Tent: There are budget options and luxury options for tents out there, but don’t worry about weight if you’re planning to car camp. No need for an ultralight mountaineering tent if your trusty car is ten feet away!
Sleeping bag or quilt: The degree rating of your sleeping bag will depend on what seasons you plan to camp in. If you’re camping in the mountains in August, you may want a sleeping bag that is rated to keep you warm down to 30 degrees. If you are camping along the Carolina coast in April, you may only need a camping quilt that’s rated down to 50 degrees. Either way, make sure you’re not bringing a cotton quilt from home, just in case your bedding gets wet. Synthetic materials are water-resistant and dry faster than cotton.

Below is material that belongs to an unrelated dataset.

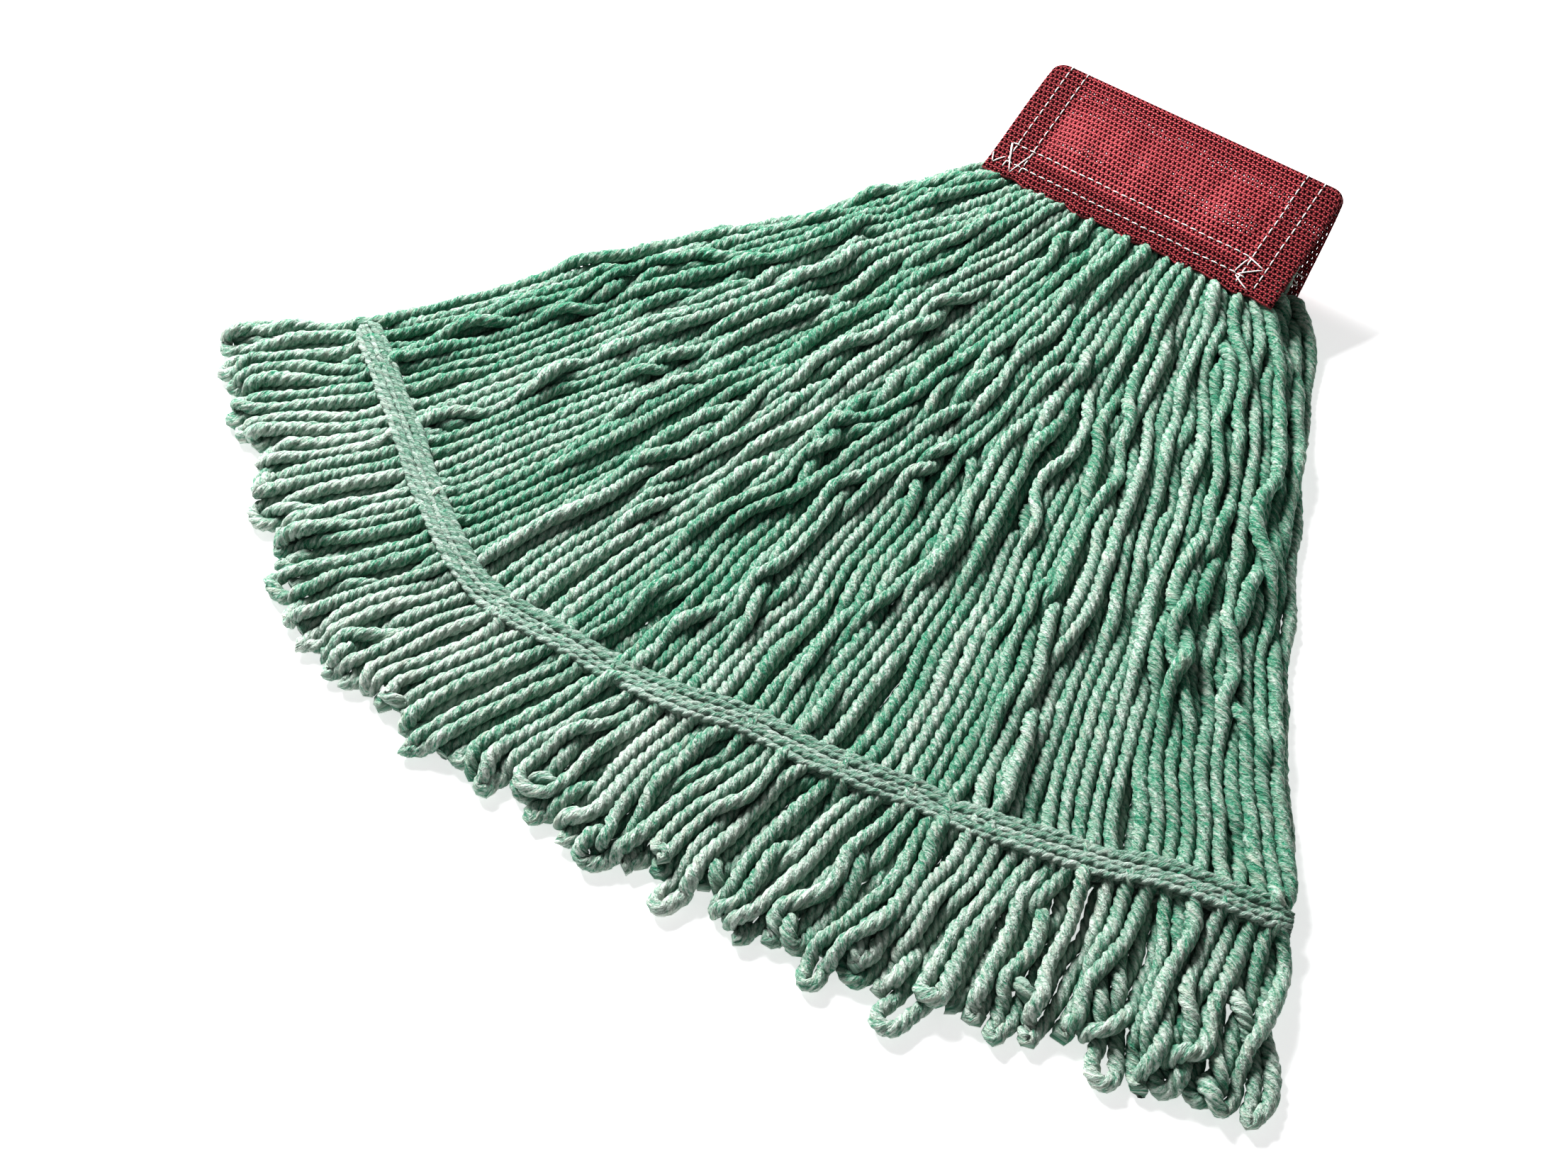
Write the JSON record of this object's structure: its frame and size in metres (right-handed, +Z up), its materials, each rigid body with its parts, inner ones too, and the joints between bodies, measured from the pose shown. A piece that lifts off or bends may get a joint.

Sleeping pad, mattress, or cot: This is your chance to decide how comfy you want to be! Some campsites will have electrical plugs, making it easy to plug in an air mattress pump. Alternatively, you can purchase an adapter for your car battery to pump up the mattress. If you want to go old-school, sleeping cots work well and keep you off the ground. Sleeping pads come in a variety of thicknesses from slim and supportive to thick and cushioned. Whatever you choose, having a mattress, cot, or sleeping pad is much more comfortable, and will help you regulate your temperature better than sleeping on the ground.
Kitchenware: If you want to make meals in your campsite, be sure to bring the necessary kitchenware: silverware, serving spoons or tongs, plates, cups, kitchen knives, a cutting board, pots, pans, and a dishwashing tub if you plan to be out more than one night. Be sure to also bring a trash bag, since garbage cans aren’t guaranteed.
Stove or grill: Check your campsite’s website to see if a charcoal grill is available but always be prepared with some way to cook your food if a fire is out of the question. Propane stoves are a great alternative to cold burgers.
Cooler: Keep your food and drinks cold, organized, and protected from animals while you’re out camping. Your cooler can also double as an extra seat or tabletop if need be.
Camp chair: A place to sit after a hike, swim, or just setting up the tent is well worth the effort. There are loveseat options, recliner options, budget options, and even stools available.
Water: Gallon jugs or a full water reservoir will go a long way. If your campsite has a water spigot, awesome! But it’s always good to bring backup, just in case. Extra water comes in handy for cooking, washing hands, making hot drinks, or washing dishes.
Flashlight, headlamp, or lantern: Even your phone light will do in a pinch, but a light source will come in handy when you’re searching for a water bottle or the restroom after dark.
Sunscreen: Sunburn could mean the difference between a great weekend at the lake and going home early.
Bug repellent: Bugs are a campsite downer. Bug spray, citronella candles, Bug-Off treated clothing, or even a mesh tent can be instrumental in keeping car campers happy.
Warm clothes & rain jacket: It’s a common mistake made by even experienced campers, but always bring a change of warm clothes and a rain jacket — even if it’s the middle of summer and the forecast says sunny. You might get cold from a breeze after swimming or once the sun goes down, and staying warm goes a long way towards having fun in the woods.
Up Your Camping Game
Tarp: We can’t tell you how many camping trips have been saved by a tarp on rainy nights. Tarps are especially helpful to shield cooking areas or fire hangouts since they allow the smoke to escape out of the open sides while keeping campers dry. Make sure you have a paracord to attach your tarp to your roof racks, trees, or the top of your tent.
Baby wipes: Baby wipes are a great alternative to paper towels and help clean everything from kids’ faces to providing a makeshift shower after a hike or swim.
Games: These are good to bring no matter your age. Kids and adults can all enjoy a pick-up game of volleyball, frisbee, or soccer. A great around-camp game is cornhole since it doesn’t require space to run, while a rainy-day game of cards never hurt anyone.
Fire materials: We’re talking extra wood, portable fire pits, or even portable grills! Some campsites may have a convenience store or office where you can purchase wood, while other campsites may have fire restrictions. Be sure to check before you show up for the night.